Reproduce the listing verbatim.
□ □ □
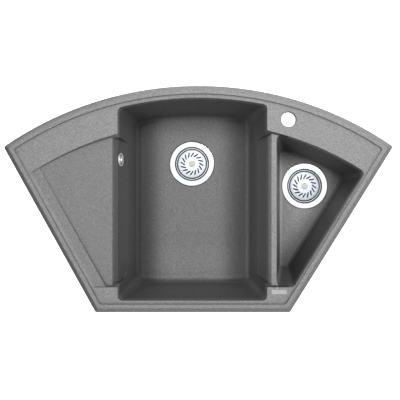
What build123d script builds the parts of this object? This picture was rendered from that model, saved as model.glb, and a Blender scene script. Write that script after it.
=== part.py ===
from build123d import *
import math
import os

os.makedirs("parts", exist_ok=True)

# Frame: +Z up, +X right, +Y towards the curved back. Z = 0 is the worktop that the rim rests on.
# The origin lies on the underside of the front rim, midway between the main bowl's two sides.

# ---- sink body: outline in plan ----
RIM_FRONT_Y = -10.0  # outer front edge
FRONT_LEFT_X = -227.0  # where the front edge meets the left side
FRONT_RIGHT_X = 229.0
LEFT_LEAN = -29.1  # degrees that each side leans away from +Y
RIGHT_LEAN = 31.9
ARC_R = 802.0  # curved back
BACK_Y = 520.7  # its furthest point
ARC_X, ARC_Y = 14.7, BACK_Y - ARC_R  # its centre
CORNER_R = 6.0

# ---- sink body: rim, deck and recesses ----
RIM_TOP = 11.0
RIM_EDGE_H = 1.5  # short upright edge below the bevel
BEVEL_W = 10.0
BEVEL_CORNER_R = 4.5
RIM_TOP_R = 2.5  # rounding between bevel and rim top
POCKET_INSET = 19.0  # from the outer edge to the step down to the deck
POCKET_CORNER_R = 5.0
STEP_W = 1.4
STEP_R = 1.0
DECK_TOP = 7.5
EDGE_R = 2.0  # rounding of the main bowl's edge at deck level
SMALL_EDGE_R = 1.0
SLAB_INSET = 15.0  # the band outside this rests on the worktop
SLAB_CORNER_R = 8.0
SLAB_UNDER = -9.0
RECESS_ARC_INSET = 89.0  # from the curved back to the middle of the recesses' slope
RECESS_FRONT_Y = 50.9
RECESS_SLOPE = 0.6  # sideways run of the recess walls for each unit of height
BAND_INSET = 30.0  # shallow band along the left side
BAND_SLOPE_W = 8.0
BAND_TOP = 5.6
PANEL_INSET = 51.0  # from the left side to the draining panel
PANEL_HIGH = 4.4  # panel height at PANEL_HIGH_X
PANEL_HIGH_X = -355.0
RECESS_LOW = 0.0  # panel height at the main bowl's lip, and the height of the divider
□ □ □
Solution
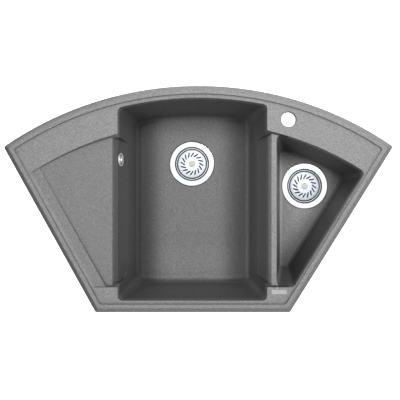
What build123d script builds the parts of this object? This picture was rendered from that model, saved as model.glb, and a Blender scene script. Write that script after it.
=== part.py ===
from build123d import *
import math
import os

os.makedirs("parts", exist_ok=True)

# Frame: +Z up, +X right, +Y towards the curved back. Z = 0 is the worktop that the rim rests on.
# The origin lies on the underside of the front rim, midway between the main bowl's two sides.

# ---- sink body: outline in plan ----
RIM_FRONT_Y = -10.0  # outer front edge
FRONT_LEFT_X = -227.0  # where the front edge meets the left side
FRONT_RIGHT_X = 229.0
LEFT_LEAN = -29.1  # degrees that each side leans away from +Y
RIGHT_LEAN = 31.9
ARC_R = 802.0  # curved back
BACK_Y = 520.7  # its furthest point
ARC_X, ARC_Y = 14.7, BACK_Y - ARC_R  # its centre
CORNER_R = 6.0

# ---- sink body: rim, deck and recesses ----
RIM_TOP = 11.0
RIM_EDGE_H = 1.5  # short upright edge below the bevel
BEVEL_W = 10.0
BEVEL_CORNER_R = 4.5
RIM_TOP_R = 2.5  # rounding between bevel and rim top
POCKET_INSET = 19.0  # from the outer edge to the step down to the deck
POCKET_CORNER_R = 5.0
STEP_W = 1.4
STEP_R = 1.0
DECK_TOP = 7.5
EDGE_R = 2.0  # rounding of the main bowl's edge at deck level
SMALL_EDGE_R = 1.0
SLAB_INSET = 15.0  # the band outside this rests on the worktop
SLAB_CORNER_R = 8.0
SLAB_UNDER = -9.0
RECESS_ARC_INSET = 89.0  # from the curved back to the middle of the recesses' slope
RECESS_FRONT_Y = 50.9
RECESS_SLOPE = 0.6  # sideways run of the recess walls for each unit of height
BAND_INSET = 30.0  # shallow band along the left side
BAND_SLOPE_W = 8.0
BAND_TOP = 5.6
PANEL_INSET = 51.0  # from the left side to the draining panel
PANEL_HIGH = 4.4  # panel height at PANEL_HIGH_X
PANEL_HIGH_X = -355.0
RECESS_LOW = 0.0  # panel height at the main bowl's lip, and the height of the divider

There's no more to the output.